1) A abrir, o ribombar breve mas
furioso da Tempestade na ópera Alcione, de Marin Marais, comandado aqui
não por Thor mas por Jordi Savall.
2) O ribombar do trovão é porém
supimpamente suplantado por um uivo de ventania nunca ouvido – acreditem – em Thunderstorm Blues, por Maggie Jones.

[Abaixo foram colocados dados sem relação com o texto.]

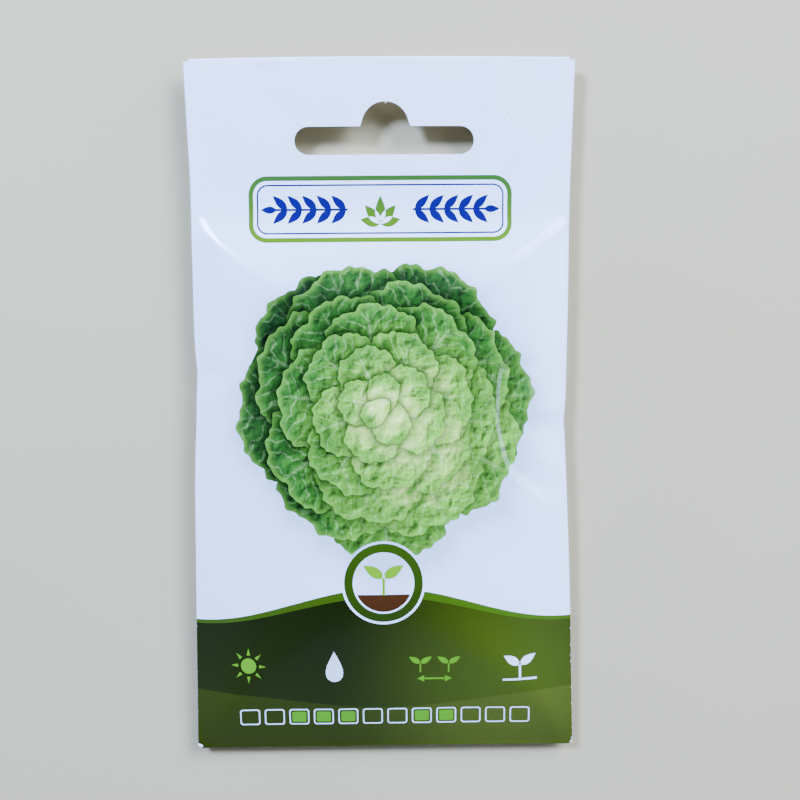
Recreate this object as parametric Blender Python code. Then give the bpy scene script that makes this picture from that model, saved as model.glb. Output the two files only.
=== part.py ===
"""Seed packet: one sheet of coated paper, die-cut, folded and glued round a few coated seeds.

The packet lies on its back. X runs across it, Y runs from its bottom fold up to its
header, and Z points away from the surface that it lies on. The origin is on that
surface, under the middle of the packet. All lengths are in metres.

The sheet is drawn as the surface halfway through the paper, and Solidify gives that
surface its thickness. From the front outwards the sheet holds:
  the front panel,
  a glue flap, joined to the front at the right side fold and tucked in behind it,
  the back panel, joined to the front at the left side fold, its free edge at the right,
  a top flap and a bottom flap, joined to the ends of the front and folded up behind.
The hang slot is punched through the front panel, the back panel and the top flap.
"""

import math
import random

import bmesh
import bpy
from mathutils import Matrix, Vector

# Folded size of the packet
WIDTH = 0.070
HEIGHT = 0.126
HALF_WIDTH = WIDTH / 2
HALF_HEIGHT = HEIGHT / 2

# Paper, and the spacing of layers that lie on each other
PAPER = 0.00016
PITCH = 0.00024
FRONT_LEVEL = 0.5 * PITCH
GLUE_FLAP_LEVEL = -0.5 * PITCH
BACK_LEVEL = -1.5 * PITCH
END_FLAP_LEVEL = -2.5 * PITCH
RIGHT_FOLD_RADIUS = (FRONT_LEVEL - GLUE_FLAP_LEVEL) / 2
LEFT_FOLD_RADIUS = (FRONT_LEVEL - BACK_LEVEL) / 2
END_FOLD_RADIUS = (FRONT_LEVEL - END_FLAP_LEVEL) / 2

# Flaps of the die-cut sheet
GLUE_FLAP_WIDTH = 0.012
GLUE_FLAP_CHAMFER = 0.004
BACK_EDGE_GAP = 0.0005
TOP_FLAP_HEIGHT = 0.022
BOTTOM_FLAP_HEIGHT = 0.013
TOP_FLAP_HALF_ROOT = 0.0341
BOTTOM_FLAP_HALF_ROOT = 0.0345
END_FLAP_TAPER = 0.12
CORNER_STEP = 0.0005

# Height of the side folds above the surface below, from the bottom to the header
FOLD_HEIGHT = 0.0031
FOLD_DROP = 0.0009
FOLD_DROP_FROM = -0.020
HEADER_RISE = 0.0003
HEADER_FROM = 0.030
HEADER_BOW = 0.0012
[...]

3) Da trovoada pode nascer um grande amor,
um coup de foudre não funesto, mas tão
assassino e saudoso que leva a maldizer os países imbecis onde jamais chove e
que de raios e trovões nada conhecem. “Falem-me da chuva e não do bom tempo / O
bom tempo desgosta-me e faz-me ranger os dentes”. L’Orage,
de George Brassens.
4) Por fim, não o andamento mais
tempestuoso e trovejante da sonata para piano conhecida por Tempestade (a 17ª de Beethoven), mas o
da calma que sucede às tempestades, ou as antecede. Em baixo na interpretação
recente de Igor Levit – um segredo para quem, como eu, teme as trovoadas
meteorológicas: não conheço outra com tanta delicadeza e inteligência. Isola
com mais eficácia que a gaiola de Faraday. Boa sorte.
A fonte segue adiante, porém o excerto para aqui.